Jonathan, I've updated the capture code to no longer ignore non-visible tabs such as those from Service Workers. I also performed some experiments as you recommended regarding what values the response object returned by webRequest.onResponseStarted has for less common requests. You can find that experiment here; though I had some questions about it and some limitations; which I ask you about here.

@jonathanKingston said:

This is invalid code, when we discussed chaining iframes you can't just artificially make the relationships like this to stuff origins loading into other origins. This would break the webs security model too.

More like example.html

<iframe src="https://localhost:80/frame.html"></iframe>

Which would load frame1.html:

<iframe src="https://localhost:81/frame1.html"></iframe>

Which would load frame2.html:

<iframe src="https://localhost:82/frame2.html"></iframe>

@jonathanKingston said:

Anything with a -1 tab id is likely going to be suspicious however I don't think we have any other way to distinguish these.

@jonathanKingston said:

Yeah exactly that, we should be able to make a fake site that loads a worker which has a document which loads other things. Either load from within the worker or make the script load it, however you might want to detect for when the worker has loaded navigator.serviceWorker.ready before you load the images/scripts from a third party so you can guarantee the worker loads it. You can't always guarantee just by loading a service worker that it will be active and on first load it most likely isn't loaded.

If you wait for worker load you can make some dummy js createElement and inject into the body.

So as Jakes example shows you can use the fetch event to capture what a HTML document is doing and this then acts as a proxy for the website (allowing the site to mess with the request or cache, do offline etc)

@jonathanKingston said:

The original reason why we filtered out requests with tabId -1 was to ignore devTools tabs

Maybe this has changed since in Firefox I can't remember how we replicated this. We also wanted to filter out pre rendering which I still am seeing sometimes. I think there are other edge cases however most of these seem to have no document url.

@jonathanKingston said:

One thing I wanted to ensure with this research is that we are fully understanding what the properties the browser will be sending to the extension through these requests.

So it would be good to document what properties we get for each case that we listed in the meeting and perhaps update the MDN documentation if it isn't clear (which last time I checked it wasn't 100% clear on what the properties represent).

So for example we should get from this a certainty of how we will store all of the cases, we actually need to account for the cases where third parties load more third parties at some point so we can outline to the users of lightbeam what would be blocked by tracking protection (the graph will be bigger than just third parties on the list)

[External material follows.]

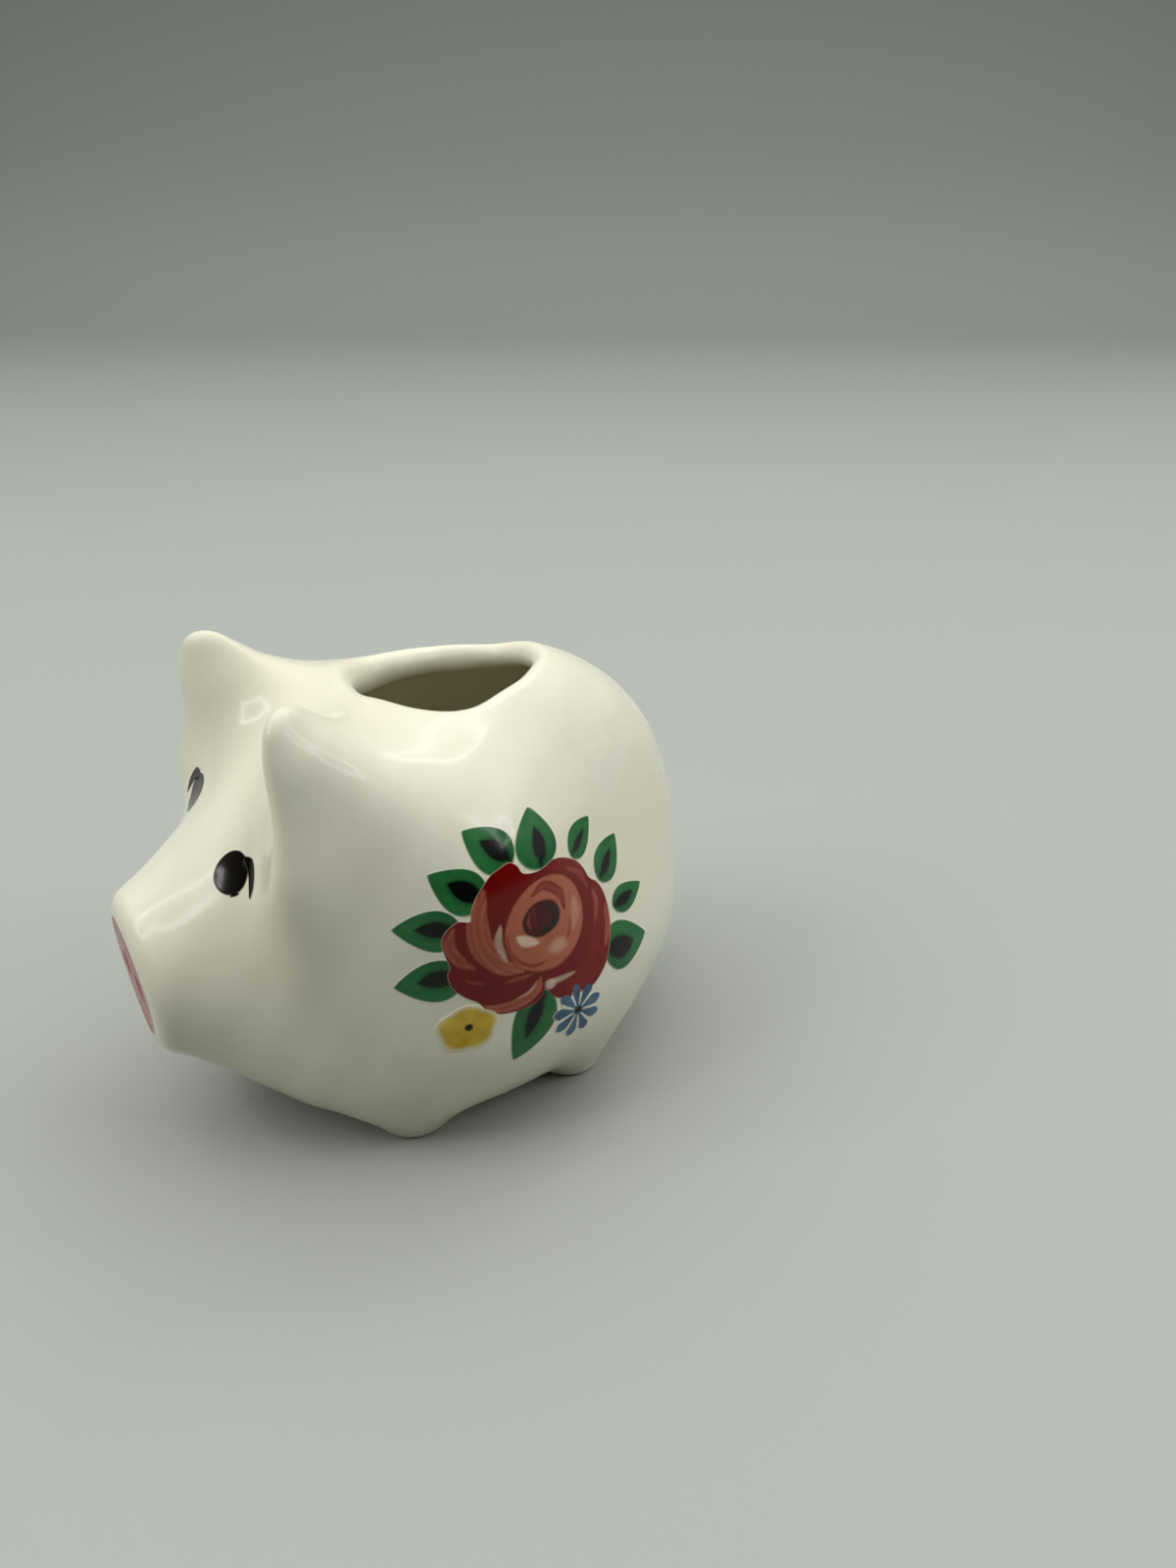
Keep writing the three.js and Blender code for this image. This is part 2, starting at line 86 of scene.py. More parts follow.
# Ears: a flattened cone each, the slope behind it and the hollow scooped in front
EAR_ROOT = millimetres(12, -13.2, 33)
EAR_TIP = millimetres(12, -15.8, 44.5)
EAR_ROOT_RADIUS = 5.8
EAR_TIP_RADIUS = 2.1
EAR_FLATNESS = 0.5
EAR_TURN = -0.9
EAR_BLEND = 10
EAR_SLOPE_TOP = millimetres(12.4, -13.4, 41.4)
EAR_SLOPE_FOOT = millimetres(13.5, -2, 29)
EAR_SLOPE_TOP_RADIUS = 1.6
EAR_SLOPE_FOOT_RADIUS = 7.5
EAR_SLOPE_BLEND = 7
EAR_HOLLOW = millimetres(11, -25, 38)
EAR_HOLLOW_HALF = millimetres(6, 6, 9)
EAR_HOLLOW_BLEND = 2.5
FOREHEAD_ROUNDING = 2

# Feet, nostrils and the softness of the edges that the mould leaves
FRONT_FOOT = (13.7, -7.8)
REAR_FOOT = (14.4, 10.8)
FOOT_RADIUS = 2.3
FOOT_TOP_RADIUS = 3.9
FOOT_TOP_Z = 9.6
FOOT_BLEND = 5.4
SOLE_EDGE = 0.5
NOSTRIL_SPACING = 4.8
NOSTRIL_BALL = 1.3
NOSTRIL_DEPTH = 0.8
NOSTRIL_EDGE = 0.5

# The curled tail laid on the rump, over to the right
TAIL_PLACE = (-2, 25)
TAIL_RADIUS = 1
TAIL_CURL_RADIUS = 2.6
TAIL_TURNS = 1.1
TAIL_BLEND = 0.9
TAIL_STEPS = 28
TAIL_TIGHTENING = 0.45
TAIL_RISE = 2
TAIL_SINKING = 1.4
# Only what lies behind this share of the rump's half length can touch the tail
TAIL_ZONE = 0.6

# The mouth's reach from the middle of the barrel, at even turns from the front towards the left flank
MOUTH_REACH = np.array([8.3, 8.8, 8.9, 8.5, 8.4, 9.9, 12, 12.7, 8.9, 7.6, 8.7, 8.8])
BARREL_MIDDLE = millimetres(0, 3, 20)
HEAD_CROWDING = 0.45
TOP_CROWDING = 1.2
FAR_OUT = 50

# How points are slid onto a form: the steps at most, the share of the gap that a step takes and what is close
# enough, and the step that a slope is measured over
LANDING_STEPS = 120
LANDING_SHARE = 0.7
LANDING_CLOSE = 2e-4
SLOPE_STEP = 0.02

# Rows of the skin over the lip and down the hollow, and the rows under the lip that the hollow's painted
# shade leaves pale
LIP_ROWS = 22
HOLLOW_ROWS = 70
LIP_ROWS_WITHOUT_HOLLOW_SHADE = 4
# How a dip takes the deeper glaze colour, as glaze that pools there and as painted crease shade: how far out
# a dip is felt, how strongly, and at most
POOL_AND_SHADE_REACH = 1.2
POOL_AND_SHADE_DEPTH = 2.5
POOL_AND_SHADE_MOST = 0.8

# The floor: how far it goes before and behind the pig, and the sweep up into the wall, in metres
FLOOR_NEAR = 1.2
FLOOR_FAR = 0.75
FLOOR_REACH = 1.6
FLOOR_GAP = 0.00005
SWEEP = 0.3
SWEEP_STEPS = 24
SWEEP_TURN = 1.0
WALL_TOP = 1.2
FAR_FROM = 0.02
FAR_TO = 0.14

# Which way the long sides of the soft lights run, the lamps' target, and the opening inside each square lamp
LIGHTS_TURNED = -22
LAMP_TARGET = (0, -0.005, 0.035)
LAMP_OPENING = 0.7

# The camera: its directions, its place in millimetres, and its view, from half the picture's height over the
# focal length
CAMERA_YAW = -1.0123
CAMERA_PITCH = 0.4615
CAMERA_ROLL = 0.0013
CAMERA_PLACE = millimetres(102.485, -42.294, 85.18)
CAMERA_ANGLE = 2 * math.atan(800 / 1202)

# Where the paint goes: the eyes by how far out and how high they are, and the middle of the flank's pattern
LEFT_EYE_PLACE = (7.2, 30.3)
RIGHT_EYE_PLACE = (8.2, 31.5)
EYE_RADIUS = 2.1
# The lash beside each eye and the tick under it, by the eye's radius, with their widths along them
LASH = np.array([(0.35, 0.72), (0.9, 0.66), (1.25, 0.22), (1.45, -0.3), (1.53, -0.78)])
LASH_WIDTHS = np.array([0.34, 0.56, 0.48, 0.38, 0.1])
TICK = np.array([(0.3, -0.8), (0.55, -0.78), (0.78, -0.74)])
TICK_WIDTHS = np.array([0.5, 0.3, 0.04])
FLANK = millimetres(0, 1.4, 26)
FLANK_RADIUS = 23
SNOUT_PAINT_RADIUS = 6.25

# Enamel reaches this far under the glaze, its soft edge is so many times as wide as it is high, and its rings
# of points crowd towards the rim
ENAMEL_SUNK = 0.15
ENAMEL_EDGE = 3
RING_CROWDING = 1.15

# Enamel thins out at its rim: how far in it starts to cover the glaze, and over what width
RIM_FADES = {
    "eye": (0.03, 0.1),
    "snout": (0.18, 0.3),
    "rose": (0.04, 0.12),
    "leaf": (0.06, 0.16),
    "yellow": (0.3, 0.75),
    "blue": (0.1, 0.22),
}

# A brush: the points along a stroke, how close the streaks of its bristles stand, and how they wander
BRUSH_POINTS = 26
BRISTLES = 11
BRISTLE_WANDER = 1.7
BRISTLE_WAVES = 5


def blend(a, b, width):
    """Two forms melt together over a width."""
    near = np.maximum(width - np.abs(a - b), 0) / width
    return np.minimum(a, b) - near * near * width / 4


def trim(a, b, width):
    """One form is trimmed by another, with a rounded edge."""
    return -blend(-a, -b, width)


def length(vectors):
    return np.sqrt((vectors * vectors).sum(-1))


def egg(p, middle, half):
    """How far points lie outside an egg form, below zero inside it."""
    q = (p - middle) / half
    reach = length(q)
    return reach * (reach - 1) / np.maximum(length(q / half), 1e-9)


def tapered_rod(p, start, end, start_radius, end_radius):
    """The same for a rod with round ends that tapers."""
    axis = end - start
    length2 = axis @ axis
    fall = start_radius - end_radius
    side2 = length2 - fall * fall
    q = p - start
    along = q @ axis
    past = along - length2
    off2 = ((q * length2 - along[:, None] * axis) ** 2).sum(-1)
    along2 = along * along * length2
    past2 = past * past * length2
    slant = np.sign(fall) * fall * fall * off2
    side = (np.sqrt(off2 * side2 / length2) + along * fall) / length2 - start_radius
    at_start = np.sqrt(off2 + along2) / length2 - start_radius
    at_end = np.sqrt(off2 + past2) / length2 - end_radius
    form = np.where(np.sign(along) * side2 * along2 < slant, at_start, side)
    return np.where(np.sign(past) * side2 * past2 > slant, at_end, form)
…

@jonathanKingston , here are my test results from completing my experiments:

TL;DR: Cases 1 - 3 are captured with the current logic. Case 4 (nested iframes) is not captured. Case 5 (Service Worker) is captured when the SW pulls from the network; though it is unclear if it is captured when the SW pulls a third party resource from its cache (couldn't get this to work - COR error).

Note: The requests logged here are only what is currently captured by capture.js logic.

Case 1: An iframe loads an HTML document

<iframe src="https://skillcrush.com"></iframe>

Request#/key	`response.documentUrl`	`response.originUrl`	`response.targetUrl`
1	biancadanforth.github.io	biancadanforth.github.io	skillcrush.com
2	skillcrush.com	skillcrush.com	dozens of third party sites

Conclusion: response.documentUrl can point to iframe documents, and third party requests made by iframes are captured with our current implementation. response.originUrl mirrors response.documentUrl.

Case 2: An iframe loads a script

<iframe src="https://raw.githubusercontent.com/mozilla/localForage/master/dist/localforage.min.js">
</iframe>

Request#/key	`response.documentUrl`	`response.originUrl`	`response.targetUrl`
1	biancadanforth.github.io	biancadanforth.github.io	raw.githubusercontent.com

Conclusion Loading a third party script in an iframe is treated as a third party request with the parent frame as the documentUrl and originUrl, and is captured with our current implementation.

Case 3: An iframe loads an image

<iframe src="https://lh3.googleusercontent.com/LqqPrw2sgzIW28qOm7X3tNBC5CgSTF5PBUyOQ_VUJgejbkkq6rUyPsCbsMfmYMuvAmdg_w7Dw5AE09dKVpICrSU=s0">
</iframe>

Request#/key	`response.documentUrl`	`response.originUrl`	`response.targetUrl`
1	biancadanforth.github.io	biancadanforth.github.io	lh3.googleusercontent.com

Conclusion: Loading a third party image in an iframe is treated as a third party request with the parent frame as the documentUrl and originUrl, and is captured with our current implementation.

Case 4: A chain of iframes, each loading a separate and distinct third party resource (an HTML document in this case).

Note: The page can be found and inspected here.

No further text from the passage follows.